Wichtige Elemente von Kultur und Bildung sind eine Erinnerungs- und Toleranzkultur in einer europäischen Gesellschaft, die sich mit der gemeinsamen und vielfältigen Geschichte, Gegenwart und Zukunft der Menschen in Europa in allen ihren positiven und negativen Aspekten auseinandersetzt. Dazu gehören auch der Dialog über ost- und westeuropäische Biographien und zwischen unterschiedlichen religiösen und weltanschaulichen Ansätzen.
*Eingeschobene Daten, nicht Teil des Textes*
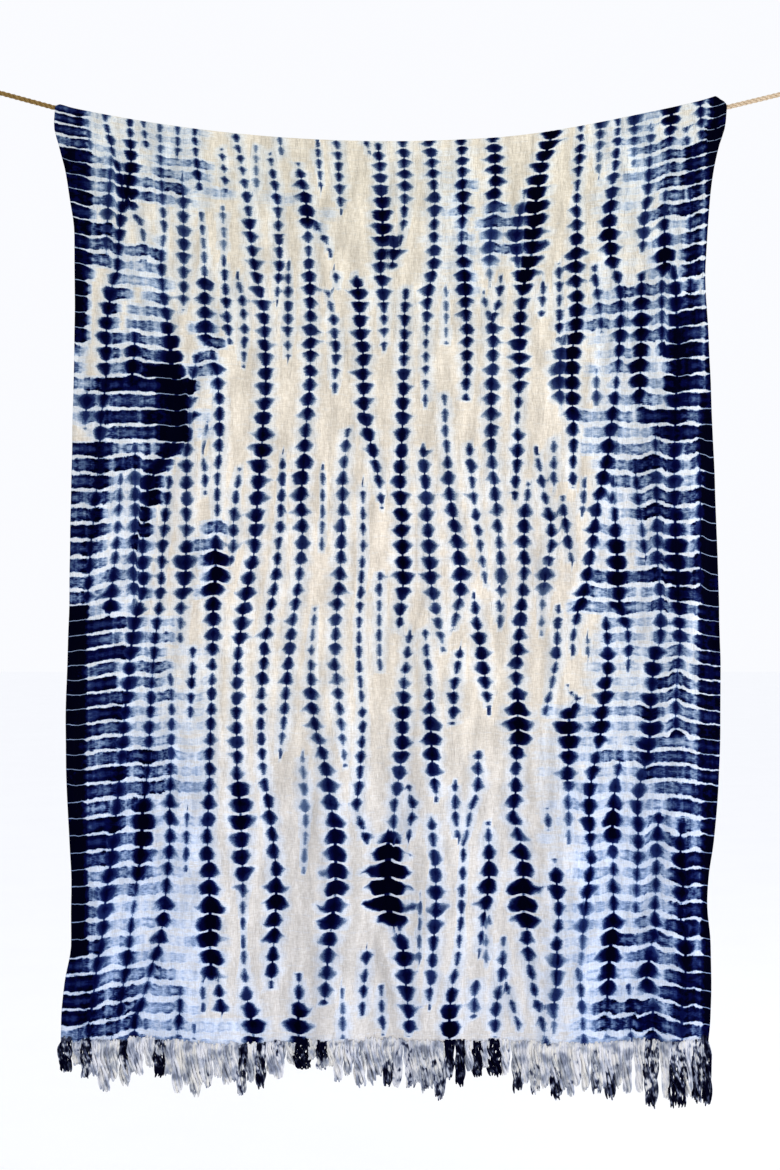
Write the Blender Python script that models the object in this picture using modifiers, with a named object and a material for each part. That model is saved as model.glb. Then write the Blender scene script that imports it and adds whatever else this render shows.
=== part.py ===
"""A shibori dyed cotton throw hung over a rope line, with a fringed lower hem.

Units are metres and +Z is up. The front of the cloth faces -Y, and +X is to its right.
The origin lies on the rope's axis at the lowest point of its sag.
"""

import math
import random

import bmesh
import bpy
import numpy as np
from mathutils import Vector

# Rope
ROPE_DIAMETER = 0.010
ROPE_SAG = 0.169  # rise in metres for each square metre of distance from the middle
ROPE_LOAD_X = 0.655  # where the cloth ends and the rope runs on straight
ROPE_LEFT_SLOPE = 0.272
ROPE_RIGHT_SLOPE = 0.243
ROPE_POINT_STEP = 0.025
KNOT_X = 0.797  # centre of each end knot, just outside the cloth's reach
KNOT_RADII = (0.014, 0.011, 0.012)
LOOP_X = 0.835  # centre of each end loop
LOOP_HALF_LENGTH = 0.034  # to the middle of the rope
LOOP_HALF_HEIGHT = 0.018
LOOP_POINTS = 20

# Cloth
CLOTH_THICKNESS = 0.0016
SEAT_GAP = 0.0005  # between the rope and the cloth that lies on it
HEM_Z = -1.754
HEM_WAVE = 0.003
FLAP_LENGTH = 0.150  # the short end that hangs behind the rope
FLAP_GAP = 0.008  # between the front and the flap's hem
COLUMNS = 37
FLAP_ROWS = 4
ARCH_ROWS = 8
FRONT_ROWS = 34

# Fringe
PARTING = 0.00035  # between the hem and the strip that carries the fringe
STRIP_HEIGHT = 0.007
STRIP_THICKNESS = 0.0026
LOCKS_PER_COLUMN = 2
LOCK_SHARE = 0.64  # of its pitch that a lock fills at its root
LOCK_STEPS = 4
LOCK_SWAY = 0.0022
FRINGE_SEED = 7

# The cloth's two side edges, from the rope's level down to the hem.
OUTLINE = [
    {"z": 0.073, "left": -0.652, "right": 0.656},
    {"z": 0.038, "left": -0.654, "right": 0.653},
    {"z": -0.007, "left": -0.644, "right": 0.640},
    {"z": -0.050, "left": -0.633, "right": 0.631},
    {"z": -0.103, "left": -0.624, "right": 0.624},
    {"z": -0.177, "left": -0.615, "right": 0.619},
    {"z": -0.253, "left": -0.614, "right": 0.616},
    {"z": -0.389, "left": -0.615, "right": 0.623},
    {"z": -0.580, "left": -0.619, "right": 0.632},
    {"z": -0.770, "left": -0.624, "right": 0.640},
    {"z": -0.896, "left": -0.626, "right": 0.644},
    {"z": -1.015, "left": -0.630, "right": 0.647},
    {"z": -1.132, "left": -0.634, "right": 0.647},
    {"z": -1.253, "left": -0.632, "right": 0.643},
    {"z": -1.358, "left": -0.626, "right": 0.634},
    {"z": -1.427, "left": -0.623, "right": 0.624},
    {"z": -1.483, "left": -0.622, "right": 0.621},
    {"z": -1.557, "left": -0.622, "right": 0.627},
    {"z": -1.637, "left": -0.635, "right": 0.629},
    {"z": -1.705, "left": -0.641, "right": 0.627},
    {"z": -1.754, "left": -0.642, "right": 0.622},
]

# The arch over the rope stands higher towards the right corner, where the cloth is bunched.
ARCH_RISE = [
    {"x": -0.660, "rise": 0.004},
    {"x": -0.600, "rise": 0.000},
    {"x": 0.200, "rise": 0.000},
    {"x": 0.490, "rise": 0.012},
    {"x": 0.620, "rise": 0.017},
    {"x": 0.660, "rise": 0.004},
]

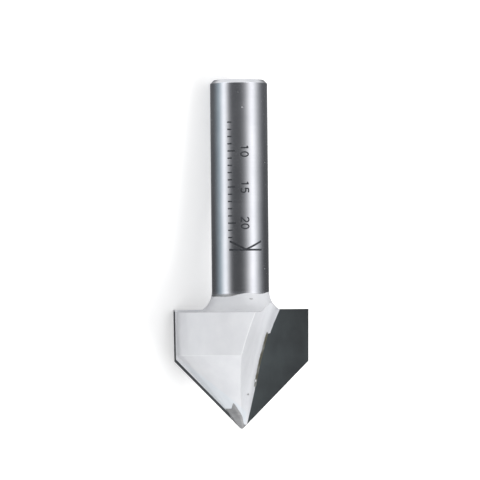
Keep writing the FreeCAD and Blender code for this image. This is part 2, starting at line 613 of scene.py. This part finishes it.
@dataclass(frozen=True)
class GroundSteel(Finish):
    """Centreless-ground steel: fine lines round the girth, and a faint uneven sheen."""

    dark: Colour = (0.66, 0.675, 0.71)
    light: Colour = (0.80, 0.81, 0.84)
    metallic: float = 1.0
    roughness: float = 0.165
    grains: tuple[Grain, ...] = (
        Grain((4.0, 9.0, 0.11), 3.0, wrapped=True, share=0.45, sheen=0.05, depth_mm=0.0012),
        Grain((3.0, 2.2, 3.4), 3.0, wrapped=True, share=0.55, half=0.25, sheen=0.06),
    )


@dataclass(frozen=True)
class TipGrind(Finish):
    """Bare steel where the point was ground: duller, with straight scratches, and lighter at the point."""

    dark: Colour = (0.325, 0.325, 0.33)
    light: Colour = (0.575, 0.57, 0.575)
    metallic: float = 0.85
    roughness: float = 0.42
    grains: tuple[Grain, ...] = (
        Grain((0.9, 0.9, 0.05), share=0.35, half=0.2, depth_mm=0.003),
        Grain((0.8, 0.8, 0.8), 3.0, share=0.3, half=0.2),
    )
    point_mm: Pair = (2.6, 0.8)
    point_share: float = 0.4

    def drift(self, bench: Bench) -> Value:
        """Lighter towards the point."""
        return bench.z.rise(*self.point_mm) * self.point_share


@dataclass(frozen=True)
class HeadPaint(Finish):
    """Pale grey baked paint: a faint mottle, a fine orange peel and a soft gloss."""

    dark: Colour = (0.685, 0.695, 0.725)
    light: Colour = (0.745, 0.755, 0.78)
    metallic: float = 0.0
    roughness: float = 0.36
    grains: tuple[Grain, ...] = (
        Grain((1.9, 1.9, 2.6), 3.0, share=1.0, half=0.3, sheen=0.12),
        Grain((0.35, 0.35, 0.35), depth_mm=0.006),
    )
    coat: float = 0.12
    base_mm: float = 0.027
    coat_roughness: float = 0.1


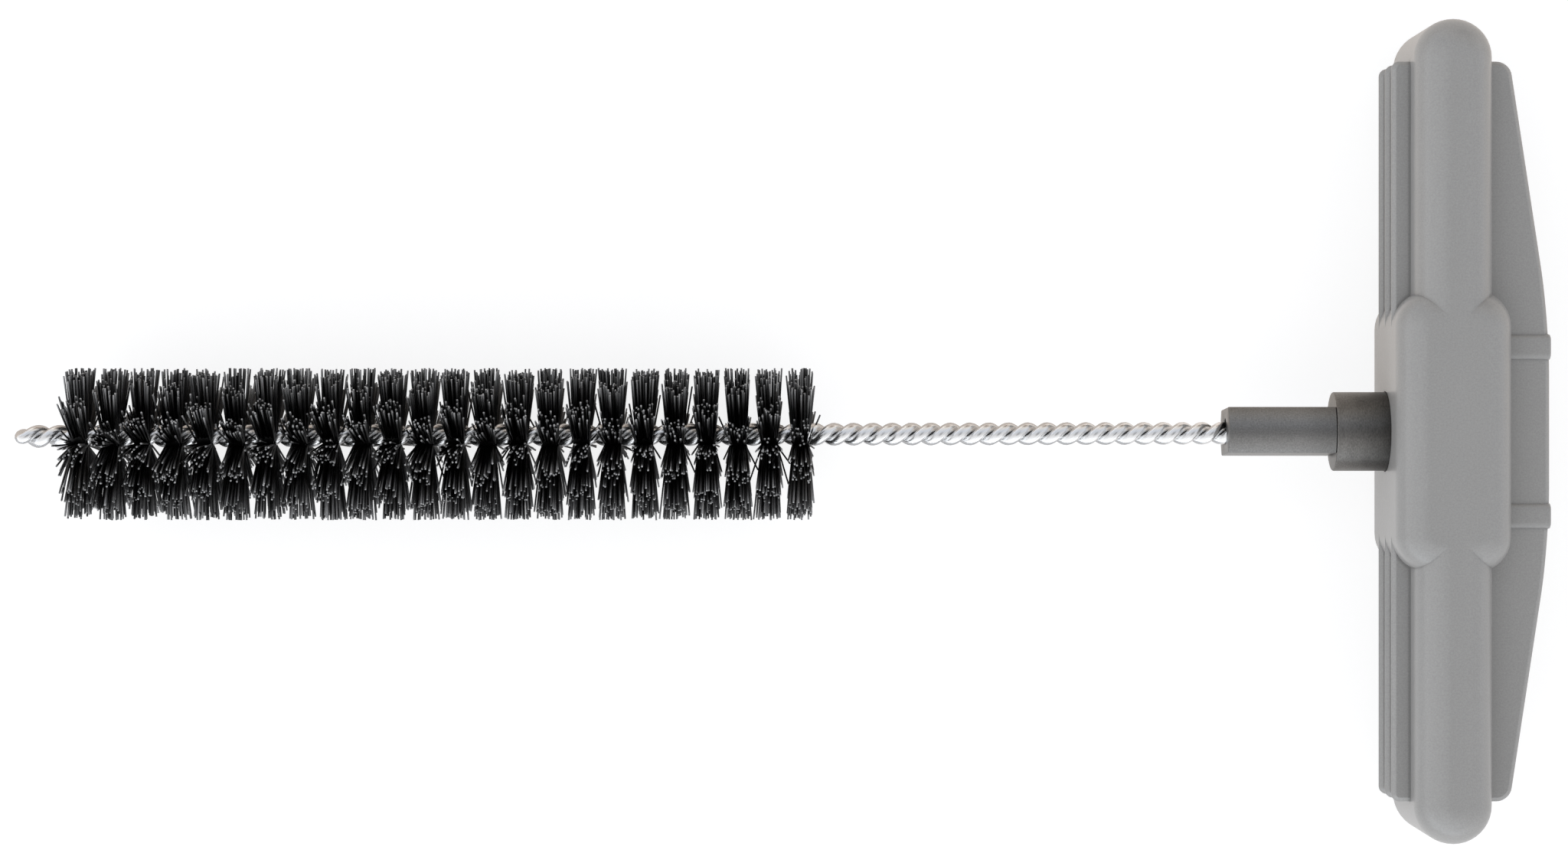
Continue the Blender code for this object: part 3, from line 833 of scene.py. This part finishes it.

Vision und Bekenntnis zu einer „Europäischen Union“ haben durchaus linke Vordenker und -kämpfer. Ihr Vermächtnis gilt es zu wahren und in ihrem Sinne die friedliche und soziale Integration Europas kulturvoll zu befördern. Das Zusammenwachsen in Deutschland und in Europa wird auf Dauer nur Bestand haben können, wenn es (wieder) zum Herzensprojekt den Menschen in Ost und West wie Süd und Nord wird – wenn sich eine europäische Öffentlichkeit und Identität als Bereicherung der bestehenden Identitäten entwickeln kann. Linke Kultur-, Medien- und Bildungspolitik ist deshalb unter anderem darauf gerichtet, lokale und nationale Beschränktheiten und Borniertheiten kultureller Kreativität von allen Fesseln zu befreien und deren besten Produktionen zum Gemeingut aller werden zu lassen. Dadurch könnten die zarten Pflanzen einer europäischen Kultur und Öffentlichkeit wachsen. Beide werden erst Realität, wenn sie den kulturellen Alltag der Europäerinnen und Europäer durchdringen.